An A/B test can show significance, but have no impact over the long run

4. Always monitor the results

The downfall of using a correlation, is that we could be wrong. Albeit less likely when we follow best practices above, it's still a risk. But we if can act quickly on correlated findings and vigilantly monitor the results, we can significantly minimize the risk of any wrong decision becoming a catastrophe. This is true for causal insights too, by the way. There is always a risk of things not panning out the way you expected (like in this cautionary tale).

When monitoring the results it's important to track how the change you're making is influencing the outcome you're trying to achieve.  Suppose you found a positive correlation between customers who used a discount code and average order value.
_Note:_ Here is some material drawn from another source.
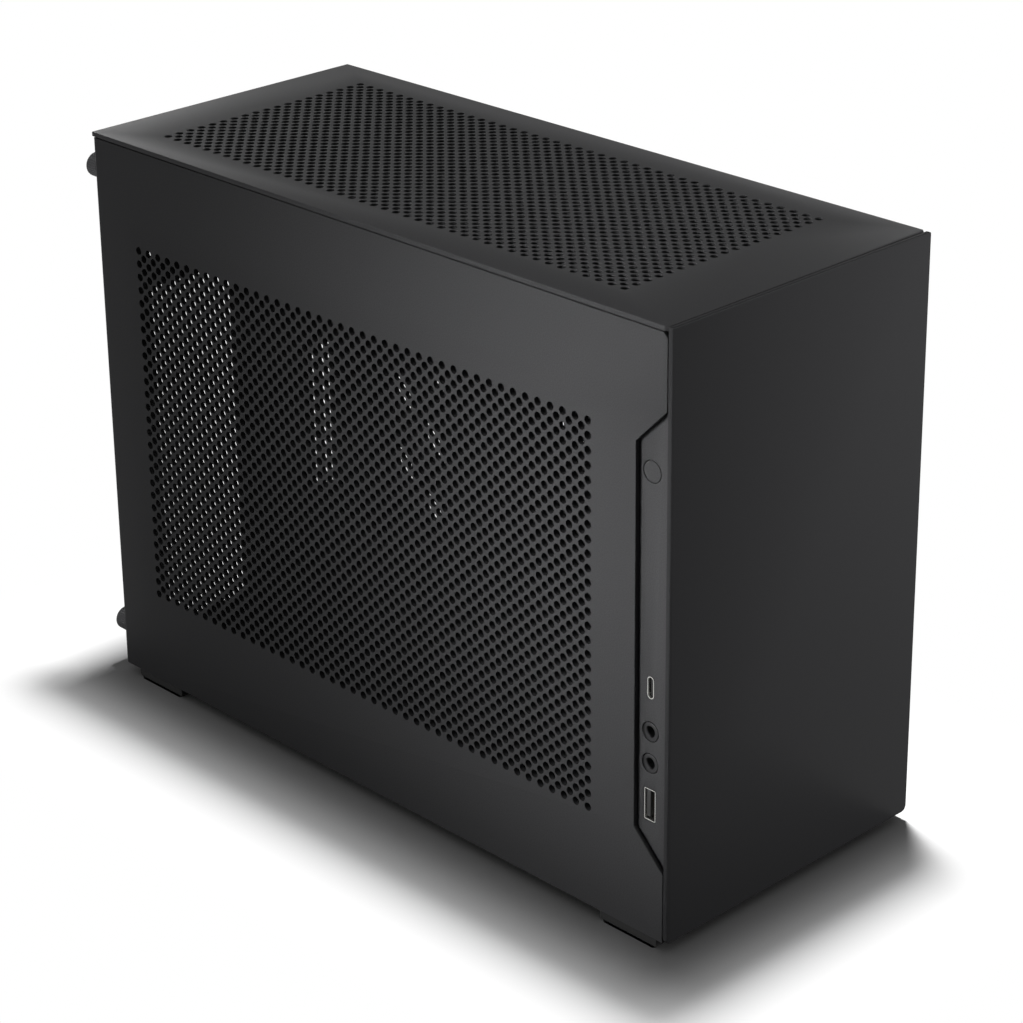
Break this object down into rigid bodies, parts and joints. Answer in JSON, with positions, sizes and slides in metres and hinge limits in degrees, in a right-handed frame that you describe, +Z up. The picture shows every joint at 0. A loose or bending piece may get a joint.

Once you find a correlated trend, you'll want to slowly shift volume of customers into the group with the better performance. Then, we can monitor the results using the plot below.

If we can track this data while we're making changes, we can always tell if we made the right decision and fail fast if we didn't.

A reusable, reliable approach

We can automate this approach and the analysis will look something like the analysis below, allowing decision-makers to make more data-driven decisions, faster.

Example auto-generated analysis created with Narrator's Analyze Button

Conclusion

In practice, we need accurate insights and we to act fast. Waiting two months for an analysis that claims causality or 4 weeks for an A/B test to run its course is not going to cut it. But if we can act quickly on correlations, especially when they've been rigorously evaluated using the techniques above, we'll be able to make better decisions, faster. So, let's retire the phrase "correlation does not equal causation" and put a little more faith into correlations themselves.